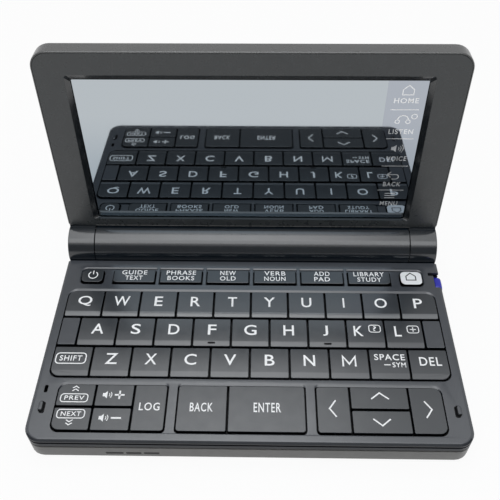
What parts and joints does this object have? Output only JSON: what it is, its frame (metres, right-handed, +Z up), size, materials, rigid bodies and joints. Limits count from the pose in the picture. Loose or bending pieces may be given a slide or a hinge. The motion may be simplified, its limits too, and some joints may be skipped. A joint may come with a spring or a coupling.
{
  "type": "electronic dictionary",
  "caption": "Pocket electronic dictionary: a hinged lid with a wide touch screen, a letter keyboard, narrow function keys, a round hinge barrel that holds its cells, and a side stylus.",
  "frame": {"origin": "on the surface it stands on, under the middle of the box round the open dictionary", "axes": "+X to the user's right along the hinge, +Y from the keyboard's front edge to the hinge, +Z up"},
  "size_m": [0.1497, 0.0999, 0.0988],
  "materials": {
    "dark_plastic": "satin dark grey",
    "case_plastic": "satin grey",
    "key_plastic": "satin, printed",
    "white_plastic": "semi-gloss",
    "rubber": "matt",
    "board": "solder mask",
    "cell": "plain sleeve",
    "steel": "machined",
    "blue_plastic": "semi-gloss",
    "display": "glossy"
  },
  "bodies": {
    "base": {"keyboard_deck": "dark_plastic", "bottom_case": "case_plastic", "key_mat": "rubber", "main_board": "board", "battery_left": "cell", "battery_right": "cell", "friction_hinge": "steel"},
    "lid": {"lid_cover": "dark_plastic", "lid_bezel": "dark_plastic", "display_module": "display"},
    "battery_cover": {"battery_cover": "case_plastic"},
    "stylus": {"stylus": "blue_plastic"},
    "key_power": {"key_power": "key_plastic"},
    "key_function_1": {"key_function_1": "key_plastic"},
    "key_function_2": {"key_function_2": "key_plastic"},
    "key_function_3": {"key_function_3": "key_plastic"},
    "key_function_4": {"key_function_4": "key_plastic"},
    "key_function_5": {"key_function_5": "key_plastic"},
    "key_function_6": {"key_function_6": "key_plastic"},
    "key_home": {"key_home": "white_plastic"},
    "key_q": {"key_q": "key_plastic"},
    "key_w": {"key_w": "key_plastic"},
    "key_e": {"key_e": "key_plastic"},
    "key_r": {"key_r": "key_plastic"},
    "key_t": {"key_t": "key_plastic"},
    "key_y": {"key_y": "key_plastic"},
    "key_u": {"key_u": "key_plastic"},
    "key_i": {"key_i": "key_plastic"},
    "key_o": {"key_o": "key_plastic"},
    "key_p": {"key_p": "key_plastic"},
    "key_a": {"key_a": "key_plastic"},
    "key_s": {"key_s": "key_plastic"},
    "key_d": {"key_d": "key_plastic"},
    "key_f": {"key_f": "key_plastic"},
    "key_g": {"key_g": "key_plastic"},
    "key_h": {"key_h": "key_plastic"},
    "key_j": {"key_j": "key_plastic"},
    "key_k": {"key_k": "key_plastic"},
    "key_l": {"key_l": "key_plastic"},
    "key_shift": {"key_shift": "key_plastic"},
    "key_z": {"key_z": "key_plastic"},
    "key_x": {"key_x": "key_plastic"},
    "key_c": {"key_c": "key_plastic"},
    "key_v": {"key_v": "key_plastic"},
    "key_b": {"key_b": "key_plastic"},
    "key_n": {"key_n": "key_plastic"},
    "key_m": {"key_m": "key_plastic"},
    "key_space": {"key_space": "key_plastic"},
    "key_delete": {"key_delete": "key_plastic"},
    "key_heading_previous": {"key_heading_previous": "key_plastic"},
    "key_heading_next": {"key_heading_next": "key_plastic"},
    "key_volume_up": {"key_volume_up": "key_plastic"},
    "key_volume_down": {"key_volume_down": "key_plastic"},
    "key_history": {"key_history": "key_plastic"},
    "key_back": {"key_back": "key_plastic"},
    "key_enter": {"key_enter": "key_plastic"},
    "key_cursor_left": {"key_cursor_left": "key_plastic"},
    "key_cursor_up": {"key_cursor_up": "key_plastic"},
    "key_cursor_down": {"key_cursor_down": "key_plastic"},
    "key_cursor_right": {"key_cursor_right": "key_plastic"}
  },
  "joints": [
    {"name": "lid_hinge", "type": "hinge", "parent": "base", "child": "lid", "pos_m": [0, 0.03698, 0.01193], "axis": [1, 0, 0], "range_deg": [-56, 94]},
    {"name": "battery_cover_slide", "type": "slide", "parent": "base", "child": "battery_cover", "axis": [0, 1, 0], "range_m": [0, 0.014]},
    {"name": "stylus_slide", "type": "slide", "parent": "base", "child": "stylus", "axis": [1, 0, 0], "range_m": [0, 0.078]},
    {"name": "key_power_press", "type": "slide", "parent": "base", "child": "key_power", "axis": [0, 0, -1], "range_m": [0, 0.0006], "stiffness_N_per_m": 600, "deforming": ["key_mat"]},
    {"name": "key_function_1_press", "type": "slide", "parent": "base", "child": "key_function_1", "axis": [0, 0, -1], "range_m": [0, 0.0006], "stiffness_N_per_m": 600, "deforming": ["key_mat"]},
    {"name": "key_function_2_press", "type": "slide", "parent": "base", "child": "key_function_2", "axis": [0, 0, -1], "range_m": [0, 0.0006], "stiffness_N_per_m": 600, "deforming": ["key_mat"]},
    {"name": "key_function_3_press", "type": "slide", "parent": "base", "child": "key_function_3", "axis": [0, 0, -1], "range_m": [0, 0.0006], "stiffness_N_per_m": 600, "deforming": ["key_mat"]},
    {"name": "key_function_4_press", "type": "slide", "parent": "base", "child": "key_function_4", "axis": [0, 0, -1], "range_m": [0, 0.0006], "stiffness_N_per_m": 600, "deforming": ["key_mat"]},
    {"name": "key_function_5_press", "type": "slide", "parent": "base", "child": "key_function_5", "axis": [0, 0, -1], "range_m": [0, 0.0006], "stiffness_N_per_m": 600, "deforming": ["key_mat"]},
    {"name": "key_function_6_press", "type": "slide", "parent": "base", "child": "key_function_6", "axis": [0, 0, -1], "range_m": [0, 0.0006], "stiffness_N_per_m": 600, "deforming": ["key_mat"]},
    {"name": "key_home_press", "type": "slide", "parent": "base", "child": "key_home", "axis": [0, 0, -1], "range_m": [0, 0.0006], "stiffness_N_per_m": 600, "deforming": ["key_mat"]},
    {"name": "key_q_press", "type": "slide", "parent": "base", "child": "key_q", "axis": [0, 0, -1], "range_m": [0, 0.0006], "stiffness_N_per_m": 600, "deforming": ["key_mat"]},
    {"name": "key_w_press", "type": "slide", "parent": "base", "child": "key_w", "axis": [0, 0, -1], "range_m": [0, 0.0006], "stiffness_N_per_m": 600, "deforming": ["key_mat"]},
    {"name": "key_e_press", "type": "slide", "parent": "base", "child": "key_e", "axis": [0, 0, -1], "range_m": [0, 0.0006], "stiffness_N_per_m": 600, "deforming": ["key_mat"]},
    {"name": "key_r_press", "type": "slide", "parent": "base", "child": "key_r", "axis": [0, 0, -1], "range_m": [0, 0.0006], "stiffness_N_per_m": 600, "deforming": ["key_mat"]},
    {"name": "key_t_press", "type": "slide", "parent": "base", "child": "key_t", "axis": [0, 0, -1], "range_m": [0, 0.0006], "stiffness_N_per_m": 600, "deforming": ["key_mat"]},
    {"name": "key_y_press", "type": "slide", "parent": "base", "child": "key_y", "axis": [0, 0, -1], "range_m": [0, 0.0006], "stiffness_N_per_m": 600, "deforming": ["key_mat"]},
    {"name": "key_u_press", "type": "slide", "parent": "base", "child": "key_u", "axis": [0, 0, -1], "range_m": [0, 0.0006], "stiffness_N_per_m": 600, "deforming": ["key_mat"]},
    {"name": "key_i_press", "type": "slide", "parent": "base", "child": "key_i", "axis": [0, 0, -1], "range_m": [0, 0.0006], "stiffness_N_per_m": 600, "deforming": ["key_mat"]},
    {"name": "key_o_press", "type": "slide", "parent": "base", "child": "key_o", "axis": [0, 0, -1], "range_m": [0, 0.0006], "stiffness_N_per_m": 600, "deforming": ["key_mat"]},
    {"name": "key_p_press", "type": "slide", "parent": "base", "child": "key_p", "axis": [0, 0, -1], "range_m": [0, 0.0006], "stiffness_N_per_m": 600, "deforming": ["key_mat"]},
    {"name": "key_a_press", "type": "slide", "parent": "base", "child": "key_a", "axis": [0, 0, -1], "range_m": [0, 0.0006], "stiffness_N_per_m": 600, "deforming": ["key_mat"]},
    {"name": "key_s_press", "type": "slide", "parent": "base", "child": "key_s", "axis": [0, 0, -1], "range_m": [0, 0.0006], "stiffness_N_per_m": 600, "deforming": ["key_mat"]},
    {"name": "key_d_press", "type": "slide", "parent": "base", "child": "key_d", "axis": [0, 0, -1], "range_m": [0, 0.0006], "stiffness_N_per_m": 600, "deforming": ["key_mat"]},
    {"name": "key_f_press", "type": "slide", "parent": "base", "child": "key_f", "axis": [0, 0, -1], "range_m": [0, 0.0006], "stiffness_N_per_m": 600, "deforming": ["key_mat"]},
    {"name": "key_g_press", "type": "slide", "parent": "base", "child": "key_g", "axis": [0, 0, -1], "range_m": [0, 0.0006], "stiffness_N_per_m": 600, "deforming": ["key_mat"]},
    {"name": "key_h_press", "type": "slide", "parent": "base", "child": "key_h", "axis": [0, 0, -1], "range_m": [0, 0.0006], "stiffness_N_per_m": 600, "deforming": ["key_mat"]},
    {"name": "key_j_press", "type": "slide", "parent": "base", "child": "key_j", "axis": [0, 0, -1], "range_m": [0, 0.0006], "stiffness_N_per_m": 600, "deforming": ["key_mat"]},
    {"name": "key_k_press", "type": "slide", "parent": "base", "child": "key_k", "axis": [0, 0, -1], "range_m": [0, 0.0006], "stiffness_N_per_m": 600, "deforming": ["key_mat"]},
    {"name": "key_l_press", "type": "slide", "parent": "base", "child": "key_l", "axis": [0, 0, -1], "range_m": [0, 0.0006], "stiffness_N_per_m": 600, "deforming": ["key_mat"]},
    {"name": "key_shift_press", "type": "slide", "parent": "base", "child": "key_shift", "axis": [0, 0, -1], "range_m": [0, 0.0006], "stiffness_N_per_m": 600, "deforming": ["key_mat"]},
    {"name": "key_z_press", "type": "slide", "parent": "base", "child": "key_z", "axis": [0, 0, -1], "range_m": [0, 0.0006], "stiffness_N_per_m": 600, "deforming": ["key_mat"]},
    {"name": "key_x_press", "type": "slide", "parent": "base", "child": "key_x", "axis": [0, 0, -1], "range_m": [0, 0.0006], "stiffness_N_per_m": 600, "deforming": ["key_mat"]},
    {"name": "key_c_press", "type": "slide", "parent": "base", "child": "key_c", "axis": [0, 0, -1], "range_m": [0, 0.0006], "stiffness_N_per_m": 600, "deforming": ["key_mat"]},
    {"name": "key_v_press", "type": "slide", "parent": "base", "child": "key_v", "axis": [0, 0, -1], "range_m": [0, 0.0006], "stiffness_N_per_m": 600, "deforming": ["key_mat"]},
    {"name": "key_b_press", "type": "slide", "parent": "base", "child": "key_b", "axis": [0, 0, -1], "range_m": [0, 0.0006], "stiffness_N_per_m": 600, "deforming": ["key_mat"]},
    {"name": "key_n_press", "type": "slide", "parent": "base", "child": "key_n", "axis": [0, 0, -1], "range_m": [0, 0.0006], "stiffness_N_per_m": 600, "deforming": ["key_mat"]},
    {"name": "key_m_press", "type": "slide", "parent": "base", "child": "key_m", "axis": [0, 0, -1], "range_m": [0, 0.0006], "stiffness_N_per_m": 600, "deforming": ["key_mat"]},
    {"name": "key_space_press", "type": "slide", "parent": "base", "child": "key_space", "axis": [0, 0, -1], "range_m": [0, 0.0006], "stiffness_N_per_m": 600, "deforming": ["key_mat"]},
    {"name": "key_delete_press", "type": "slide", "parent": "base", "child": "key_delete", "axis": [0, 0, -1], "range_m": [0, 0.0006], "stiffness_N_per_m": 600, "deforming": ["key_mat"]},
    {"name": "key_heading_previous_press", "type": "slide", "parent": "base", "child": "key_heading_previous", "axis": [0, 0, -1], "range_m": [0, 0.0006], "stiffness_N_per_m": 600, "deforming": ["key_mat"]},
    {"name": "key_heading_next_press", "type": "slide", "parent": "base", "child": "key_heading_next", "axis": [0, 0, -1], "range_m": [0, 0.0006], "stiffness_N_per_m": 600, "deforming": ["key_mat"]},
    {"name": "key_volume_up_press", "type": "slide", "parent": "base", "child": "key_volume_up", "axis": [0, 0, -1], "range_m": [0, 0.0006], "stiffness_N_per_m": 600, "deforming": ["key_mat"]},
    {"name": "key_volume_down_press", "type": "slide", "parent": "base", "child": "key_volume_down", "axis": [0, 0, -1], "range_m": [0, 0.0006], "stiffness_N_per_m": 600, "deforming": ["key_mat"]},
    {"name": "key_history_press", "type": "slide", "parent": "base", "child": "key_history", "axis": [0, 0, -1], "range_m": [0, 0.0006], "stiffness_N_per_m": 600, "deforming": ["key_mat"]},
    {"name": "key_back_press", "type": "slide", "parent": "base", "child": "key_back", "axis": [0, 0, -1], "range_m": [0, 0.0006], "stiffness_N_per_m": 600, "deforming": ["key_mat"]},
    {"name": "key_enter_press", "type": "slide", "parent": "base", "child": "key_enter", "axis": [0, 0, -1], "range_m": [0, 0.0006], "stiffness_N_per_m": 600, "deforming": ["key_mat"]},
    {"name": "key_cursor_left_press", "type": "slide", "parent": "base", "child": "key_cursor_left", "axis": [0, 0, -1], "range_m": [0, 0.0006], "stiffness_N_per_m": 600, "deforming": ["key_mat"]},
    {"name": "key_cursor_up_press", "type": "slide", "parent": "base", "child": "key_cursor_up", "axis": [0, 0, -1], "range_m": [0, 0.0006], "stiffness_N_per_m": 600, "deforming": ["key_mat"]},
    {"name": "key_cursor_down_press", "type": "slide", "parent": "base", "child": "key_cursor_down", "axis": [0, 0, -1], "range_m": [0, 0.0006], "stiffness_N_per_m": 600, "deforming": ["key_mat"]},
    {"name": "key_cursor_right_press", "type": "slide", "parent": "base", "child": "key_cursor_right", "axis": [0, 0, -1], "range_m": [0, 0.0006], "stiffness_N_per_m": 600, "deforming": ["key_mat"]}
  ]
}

════

Going through the lines above one by one, tally those with the word "frame" and give only the total.

Solution to this problem -> 2